Javier Fornell
A María Rueda
A lo largo de nuestras vidas, entramos en contacto con muchas personas. Algunas, solo algunas, se convierten en ejemplo a seguir
A lo largo de nuestras vidas, entramos en contacto con muchas personas. Algunas, solo algunas, se convierten en ejemplo a seguir. Personas que, por su carisma, su corazón y su luz, llenan el espacio a su alrededor. En mi caso, una de esas personas fue ... María Rueda, que nos dejó el domingo.
Tuve la suerte de conocerla cuando llegué a Manos Unidas. Entonces, yo no era más que un niño de 16 años que iba a ser voluntario pensando que habría otros de mi quinta. Pero lo que me encontré fue a una señora mayor, grande y risueña, que me acogió y me enseñó la importancia de ayudar al otro, aunque no se vea su rostro.
Pero María sí fue rostro, el rostro de esas mujeres anónimas que luchaban por sacar algo que enviar a esos otros anónimos que están en los países en vía de desarrollo. Ella estaba al frente del taller de manualidades de San José y cada año lanzaba su mercadillo para conseguir un poquito más. Vital y alegre, había pasado años (toda una vida) trabajando en el Colegio Mayor Beato Diego y, conociéndola, estoy seguro de que todos los que estuvieron allí guardaran un recuerdo parecido al mío: el de una mujer que se hacía querer por todo el cariño que daba. Durante los años que fui delegado en Cádiz de Manos Unidas, aunque seguía siendo «su niño», ella fue un pilar fundamental para ayudarme en mi labor y darme fuerzas cuando estaba a punto de tirar la toalla. Recuerdo un día que me dijo «ayudar al vecino es fácil, le ves la cara; ayudar al que está lejos es más complicado ya que no sabes quién es». Pero María hacía fácil lo difícil. Transmitía alegría en cada paso dado, en cada reunión tenida.
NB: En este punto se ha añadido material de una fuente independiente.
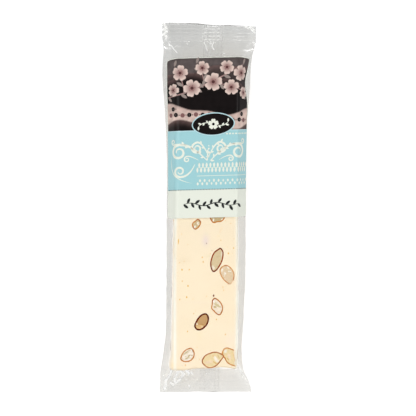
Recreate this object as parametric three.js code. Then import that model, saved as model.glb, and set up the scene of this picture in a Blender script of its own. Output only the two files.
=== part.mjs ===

Siempre he dicho que llegué a Manos Unidas buscando un grupo joven y me encontré con ‘niñas’ con mucha más vitalidad que cualquier joven. Dispuestas a lo que fuera por conseguir recursos para los más pobres entre los pobres; capaces de bailar en la calle, dar una conferencia, pasarse horas realizando artesanías y con la constancia de no faltar un día a su trabajo en delegación.
Ellas, con María a la cabeza, me enseñaron una verdad fundamental: ayudar alegra el alma. Ellas me mostraron un camino que he tratado de seguir, mejor o peor, a lo largo de mi vida. Y María siempre fue y será un referente en ese camino. La última vez que la vi, nos sacamos una foto que guardaré como recordatorio de sus enseñanzas: amar al prójimo, no perder la alegría, el poder de la sonrisa y la fuerza de voluntad.
Su marcha es una gran perdida para su familia y sus amigos. También para Manos Unidas y la parroquia de San José. Me resultará raro llegar un miércoles a la Delegación y que ella ya no esté. Pero lo que si estará es su legado, el dejado en el corazón de todos los que tuvimos la inmensa fortuna de conocerla. Estoy seguro de que cualquiera que la haya conocido diría lo mismo. Es extraño, pero es de esas personas que sientes siempre cerca, aunque no las veas tan a menudo. Como cristiano, sé que ahora estará en un lugar mejor, pero, egoístamente, no hubiera querido que se fuera.